The bill also seeks to grant conditional permanent resident status to those who already have Deferred Action for Childhood Arrivals, or DACA, a 2012 program that gives temporary legal status and work permits to young immigrants who arrived before age 16.

That program’s future has been uncertain under the Trump administration. President Trump has sent mixed messages on whether he will support the continuation of DACA. Meanwhile, a coalition of 10 states has threatened to sue if the government does not discontinue the program.

Melody Klingenfuss, 23, who arrived at age 9 from Guatemala and has deferred action, was among those watching the senators onscreen at the Coalition for Humane Immigrants Rights of Los Angeles on Thursday.

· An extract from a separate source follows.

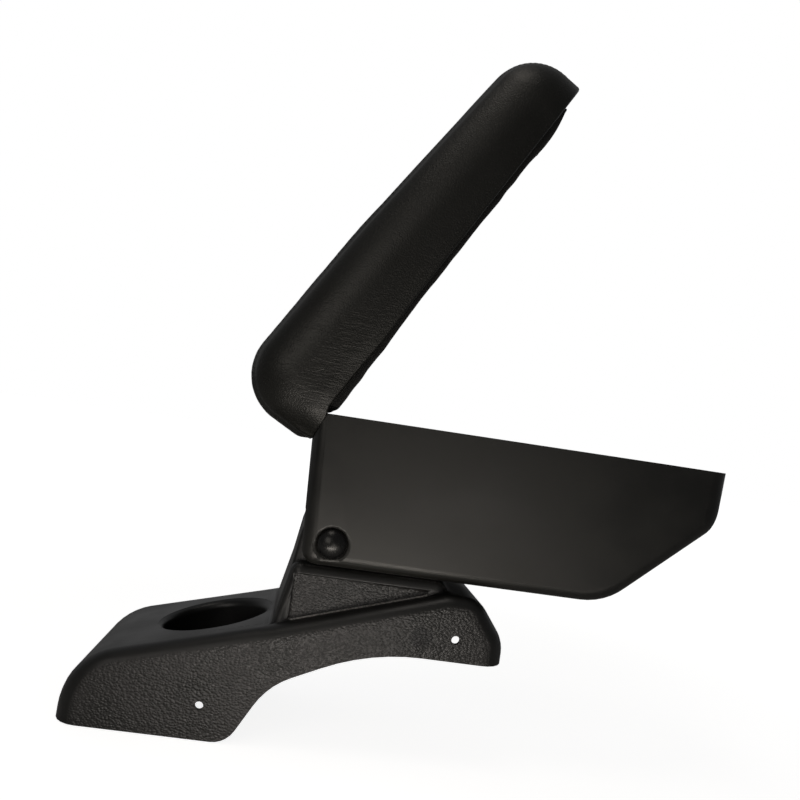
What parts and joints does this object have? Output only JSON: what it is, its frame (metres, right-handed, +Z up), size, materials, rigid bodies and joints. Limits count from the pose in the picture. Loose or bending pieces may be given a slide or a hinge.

She said young immigrants are greeting the bill with tempered optimism.

"Definitely we are having the conversation of not getting our hopes up," she said. "Because we don't know what is going to happen with this administration. Sometimes they give us good news, sometimes they give us bad news. It's kind of like a mixed rollercoaster."

Multiple proposals for a Dream Act that have been introduced since 2001 have failed. In 2010, a version cleared the House, but failed to make it through the Senate.

Some political experts are skeptical about the new bill's chances of success. Louis DeSipio, University of California Irvine political scientist, called them "almost none."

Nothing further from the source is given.